Self-fulfilling prophecies in school and at work
Teachers' expectations of students' behavior may be based on social categorization, and influence student achievement. Research demonstrated that classroom teachers generally give more attention and encouragement to boys than to girls, and have lower expectations of Black children than they do of White children. This can have devastating consequences.
Employers' expectations can influence the outcome of applications for job openings and restrict the opportunities of employees already on the job.
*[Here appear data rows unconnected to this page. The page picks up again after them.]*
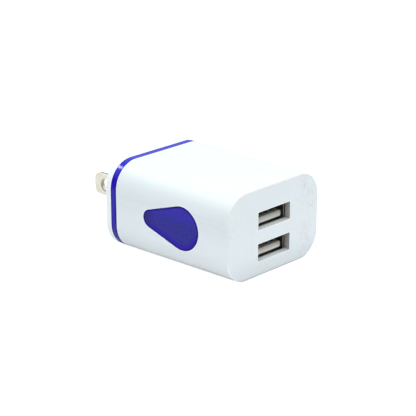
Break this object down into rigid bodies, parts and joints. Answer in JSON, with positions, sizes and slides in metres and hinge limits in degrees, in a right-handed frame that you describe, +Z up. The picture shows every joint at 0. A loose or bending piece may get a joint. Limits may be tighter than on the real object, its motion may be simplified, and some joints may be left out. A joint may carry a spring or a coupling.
{
  "type": "usb wall charger",
  "caption": "Compact white plug-in charger with flat blades, stacked USB sockets, a blue light ring and a drop-shaped side window.",
  "frame": {"origin": "middle of the back cover's outer face, on the plug's centre line", "axes": "+Y along the plug blades into the outlet, +Z up with the sockets one above the other, sockets face -Y"},
  "size_m": [0.038, 0.0636, 0.026],
  "materials": {
    "white_plastic": "smooth moulded, glossy",
    "ring_plastic": "translucent blue, polished",
    "window_plastic": "translucent dark blue, polished",
    "tongue_plastic": "pale grey, fine moulded",
    "board_laminate": "green solder mask",
    "package_black": "moulded black",
    "winding_tape": "yellow film tape",
    "capacitor_sleeve": "dark shrink sleeve",
    "disc_ceramic": "blue coated ceramic",
    "resistor_coat": "green lacquer",
    "lamp_epoxy": "clear blue epoxy",
    "ferrite": "dark sintered ferrite",
    "blade_metal": "nickel-plated brass, satin",
    "socket_steel": "nickel-plated steel sheet",
    "contact_metal": "plated spring bronze"
  },
  "bodies": {
    "charger": {"outer_housing": "white_plastic", "light_ring": "ring_plastic", "back_cover": "white_plastic", "drop_window": "window_plastic", "plug_blade_left": "blade_metal", "plug_blade_right": "blade_metal", "blade_leaf_left": "contact_metal", "blade_leaf_right": "contact_metal", "usb_shell_upper": "socket_steel", "usb_insulator_upper": "tongue_plastic", "usb_shell_lower": "socket_steel", "usb_insulator_lower": "tongue_plastic", "usb_tail_upper_power": "contact_metal", "usb_tail_upper_data_minus": "contact_metal", "usb_tail_upper_data_plus": "contact_metal", "usb_tail_upper_ground": "contact_metal", "usb_tail_lower_power": "contact_metal", "usb_tail_lower_data_minus": "contact_metal", "usb_tail_lower_data_plus": "contact_metal", "usb_tail_lower_ground": "contact_metal", "socket_board": "board_laminate", "main_board": "board_laminate", "link_pin_1": "contact_metal", "link_pin_2": "contact_metal", "link_pin_3": "contact_metal", "link_pin_4": "contact_metal", "input_capacitor_1": "capacitor_sleeve", "input_capacitor_2": "capacitor_sleeve", "output_capacitor_1": "capacitor_sleeve", "output_capacitor_2": "capacitor_sleeve", "input_inductor": "ferrite", "fusible_resistor": "resistor_coat", "bridge_rectifier": "package_black", "optocoupler": "package_black", "safety_capacitor": "disc_ceramic", "output_diode": "package_black", "controller_chip": "package_black", "lamp_resistor": "package_black", "indicator_lamp": "lamp_epoxy", "transformer_core_front": "ferrite", "transformer_core_rear": "ferrite", "transformer_bobbin": "package_black", "transformer_winding": "winding_tape"},
    "usb_contact_upper_power": {"usb_contact_upper_power": "contact_metal"},
    "usb_contact_upper_data_minus": {"usb_contact_upper_data_minus": "contact_metal"},
    "usb_contact_upper_data_plus": {"usb_contact_upper_data_plus": "contact_metal"},
    "usb_contact_upper_ground": {"usb_contact_upper_ground": "contact_metal"},
    "usb_contact_lower_power": {"usb_contact_lower_power": "contact_metal"},
    "usb_contact_lower_data_minus": {"usb_contact_lower_data_minus": "contact_metal"},
    "usb_contact_lower_data_plus": {"usb_contact_lower_data_plus": "contact_metal"},
    "usb_contact_lower_ground": {"usb_contact_lower_ground": "contact_metal"}
  },
  "joints": [
    {"name": "usb_contact_upper_power_flex", "type": "hinge", "parent": "charger", "child": "usb_contact_upper_power", "pos_m": [-0.0035, -0.0353, 0.00204], "axis": [1, 0, 0], "range_deg": [0, 3], "stiffness_Nm_per_rad": 0.1},
    {"name": "usb_contact_upper_data_minus_flex", "type": "hinge", "parent": "charger", "child": "usb_contact_upper_data_minus", "pos_m": [-0.001, -0.0353, 0.00204], "axis": [1, 0, 0], "range_deg": [0, 3], "stiffness_Nm_per_rad": 0.1},
    {"name": "usb_contact_upper_data_plus_flex", "type": "hinge", "parent": "charger", "child": "usb_contact_upper_data_plus", "pos_m": [0.001, -0.0353, 0.00204], "axis": [1, 0, 0], "range_deg": [0, 3], "stiffness_Nm_per_rad": 0.1},
    {"name": "usb_contact_upper_ground_flex", "type": "hinge", "parent": "charger", "child": "usb_contact_upper_ground", "pos_m": [0.0035, -0.0353, 0.00204], "axis": [1, 0, 0], "range_deg": [0, 3], "stiffness_Nm_per_rad": 0.1},
    {"name": "usb_contact_lower_power_flex", "type": "hinge", "parent": "charger", "child": "usb_contact_lower_power", "pos_m": [-0.0035, -0.0353, -0.00696], "axis": [1, 0, 0], "range_deg": [0, 3], "stiffness_Nm_per_rad": 0.1},
    {"name": "usb_contact_lower_data_minus_flex", "type": "hinge", "parent": "charger", "child": "usb_contact_lower_data_minus", "pos_m": [-0.001, -0.0353, -0.00696], "axis": [1, 0, 0], "range_deg": [0, 3], "stiffness_Nm_per_rad": 0.1},
    {"name": "usb_contact_lower_data_plus_flex", "type": "hinge", "parent": "charger", "child": "usb_contact_lower_data_plus", "pos_m": [0.001, -0.0353, -0.00696], "axis": [1, 0, 0], "range_deg": [0, 3], "stiffness_Nm_per_rad": 0.1},
    {"name": "usb_contact_lower_ground_flex", "type": "hinge", "parent": "charger", "child": "usb_contact_lower_ground", "pos_m": [0.0035, -0.0353, -0.00696], "axis": [1, 0, 0], "range_deg": [0, 3], "stiffness_Nm_per_rad": 0.1}
  ]
}
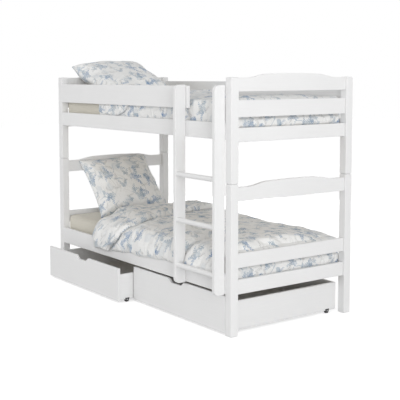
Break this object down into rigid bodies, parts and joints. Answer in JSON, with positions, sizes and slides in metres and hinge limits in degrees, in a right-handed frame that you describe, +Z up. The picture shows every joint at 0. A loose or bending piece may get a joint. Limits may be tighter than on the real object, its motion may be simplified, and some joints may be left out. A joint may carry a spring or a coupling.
{
  "type": "separable bunk bed",
  "caption": "Separable bunk bed: single beds stacked post on post, with arched end rails, guard rails, an upright ladder, bedding and drawers on castors.",
  "frame": {"origin": "the middle of the floor area that the whole object covers, with the left drawer standing 120 mm open, so the bed's own centre is at Y = +0.06 m", "axes": "+X along the bed towards its foot end, where the ladder is; the front, with the drawers, faces -Y; +Z up"},
  "size_m": [2.07, 1.095, 1.628],
  "materials": {
    "white_paint": "satin white paint on solid pine",
    "pine_slats": "planed bare pine",
    "mattress_ticking": "plain beige ticking",
    "printed_cotton": "off-white cotton with a blue and grey botanical print",
    "black_plastic": "matte black"
  },
  "bodies": {
    "lower_bed": {"lower_post_front_left": "white_paint", "lower_post_front_right": "white_paint", "lower_post_back_left": "white_paint", "lower_post_back_right": "white_paint", "lower_left_bottom_rail": "white_paint", "lower_left_mid_rail": "white_paint", "lower_left_arched_rail": "white_paint", "lower_right_bottom_rail": "white_paint", "lower_right_mid_rail": "white_paint", "lower_right_arched_rail": "white_paint", "lower_side_rail_front": "white_paint", "lower_side_rail_back": "white_paint", "lower_slat_base": "pine_slats", "lower_mattress": "mattress_ticking", "lower_pillow": "printed_cotton", "lower_duvet": "printed_cotton"},
    "upper_bed": {"upper_post_front_left": "white_paint", "upper_post_front_right": "white_paint", "upper_post_back_left": "white_paint", "upper_post_back_right": "white_paint", "upper_left_bottom_rail": "white_paint", "upper_left_mid_rail": "white_paint", "upper_left_arched_rail": "white_paint", "upper_right_bottom_rail": "white_paint", "upper_right_mid_rail": "white_paint", "upper_right_arched_rail": "white_paint", "upper_side_rail_front": "white_paint", "upper_side_rail_back": "white_paint", "upper_slat_base": "pine_slats", "upper_mattress": "mattress_ticking", "upper_pillow": "printed_cotton", "upper_duvet": "printed_cotton", "guard_rail_front": "white_paint", "guard_rail_back": "white_paint", "ladder_stile_left": "white_paint", "ladder_stile_right": "white_paint", "ladder_rung_1": "white_paint", "ladder_rung_2": "white_paint", "ladder_rung_3": "white_paint"},
    "drawer_left": {"drawer_left_front": "white_paint", "drawer_left_side_left": "white_paint", "drawer_left_side_right": "white_paint", "drawer_left_back": "white_paint", "drawer_left_bottom": "white_paint"},
    "drawer_right": {"drawer_right_front": "white_paint", "drawer_right_side_left": "white_paint", "drawer_right_side_right": "white_paint", "drawer_right_back": "white_paint", "drawer_right_bottom": "white_paint"},
    "drawer_left_wheel_front_left": {"drawer_left_wheel_front_left": "black_plastic"},
    "drawer_left_wheel_front_right": {"drawer_left_wheel_front_right": "black_plastic"},
    "drawer_left_wheel_back_left": {"drawer_left_wheel_back_left": "black_plastic"},
    "drawer_left_wheel_back_right": {"drawer_left_wheel_back_right": "black_plastic"},
    "drawer_right_wheel_front_left": {"drawer_right_wheel_front_left": "black_plastic"},
    "drawer_right_wheel_front_right": {"drawer_right_wheel_front_right": "black_plastic"},
    "drawer_right_wheel_back_left": {"drawer_right_wheel_back_left": "black_plastic"},
    "drawer_right_wheel_back_right": {"drawer_right_wheel_back_right": "black_plastic"}
  },
  "joints": [
    {"name": "upper_bed_lift", "type": "slide", "parent": "lower_bed", "child": "upper_bed", "axis": [0, 0, 1], "range_m": [0, 0.15]},
    {"name": "drawer_left_slide", "type": "slide", "parent": "lower_bed", "child": "drawer_left", "axis": [0, -1, 0], "range_m": [-0.12, 0.68]},
    {"name": "drawer_right_slide", "type": "slide", "parent": "lower_bed", "child": "drawer_right", "axis": [0, -1, 0], "range_m": [0, 0.8]},
    {"name": "drawer_left_wheel_front_left_roll", "type": "hinge", "parent": "drawer_left", "child": "drawer_left_wheel_front_left", "pos_m": [-0.961, -0.4725, 0.018], "axis": [1, 0, 0], "continuous": true},
    {"name": "drawer_left_wheel_front_right_roll", "type": "hinge", "parent": "drawer_left", "child": "drawer_left_wheel_front_right", "pos_m": [-0.0185, -0.4725, 0.018], "axis": [1, 0, 0], "continuous": true},
    {"name": "drawer_left_wheel_back_left_roll", "type": "hinge", "parent": "drawer_left", "child": "drawer_left_wheel_back_left", "pos_m": [-0.961, 0.29, 0.018], "axis": [1, 0, 0], "continuous": true},
    {"name": "drawer_left_wheel_back_right_roll", "type": "hinge", "parent": "drawer_left", "child": "drawer_left_wheel_back_right", "pos_m": [-0.0185, 0.29, 0.018], "axis": [1, 0, 0], "continuous": true},
    {"name": "drawer_right_wheel_front_left_roll", "type": "hinge", "parent": "drawer_right", "child": "drawer_right_wheel_front_left", "pos_m": [0.0185, -0.3525, 0.018], "axis": [1, 0, 0], "continuous": true},
    {"name": "drawer_right_wheel_front_right_roll", "type": "hinge", "parent": "drawer_right", "child": "drawer_right_wheel_front_right", "pos_m": [0.961, -0.3525, 0.018], "axis": [1, 0, 0], "continuous": true},
    {"name": "drawer_right_wheel_back_left_roll", "type": "hinge", "parent": "drawer_right", "child": "drawer_right_wheel_back_left", "pos_m": [0.0185, 0.41, 0.018], "axis": [1, 0, 0], "continuous": true},
    {"name": "drawer_right_wheel_back_right_roll", "type": "hinge", "parent": "drawer_right", "child": "drawer_right_wheel_back_right", "pos_m": [0.961, 0.41, 0.018], "axis": [1, 0, 0], "continuous": true}
  ],
  "couplings": [
    {"joint": "drawer_left_wheel_front_left_roll", "follows": "drawer_left_slide", "rad_per_m": 55.556},
    {"joint": "drawer_left_wheel_front_right_roll", "follows": "drawer_left_slide", "rad_per_m": 55.556},
    {"joint": "drawer_left_wheel_back_left_roll", "follows": "drawer_left_slide", "rad_per_m": 55.556},
    {"joint": "drawer_left_wheel_back_right_roll", "follows": "drawer_left_slide", "rad_per_m": 55.556},
    {"joint": "drawer_right_wheel_front_left_roll", "follows": "drawer_right_slide", "rad_per_m": 55.556},
    {"joint": "drawer_right_wheel_front_right_roll", "follows": "drawer_right_slide", "rad_per_m": 55.556},
    {"joint": "drawer_right_wheel_back_left_roll", "follows": "drawer_right_slide", "rad_per_m": 55.556},
    {"joint": "drawer_right_wheel_back_right_roll", "follows": "drawer_right_slide", "rad_per_m": 55.556}
  ]
}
Word et al. (1974) demonstrated that participants conducted briefer interviews and sat further away when interviewing Black applicants, who reacted in a less confident and effective manner.
So what does this mean?
Stereotypes can be activated by salient cues, use of group labels, and the presence of a group member. Stereotypes and prejudice can be measured explicitly and implicitly; however both measures have their distortions. Activated stereotypes can serve as a bias for making judgments or guiding action toward a group. People form stereotypes more when they have less capacity, strong emotions, or more power.
Effects of stereotypes may be overcome by suppressing stereotypic thoughts, by correcting for their impact on judgments, or by exposure to counterstereotypic information. People tend to seek evidence to confirm the stereotype, interpret evidence to fit the stereotype, compare information to stereotypic standards, and constrain evidence to fit the stereotype.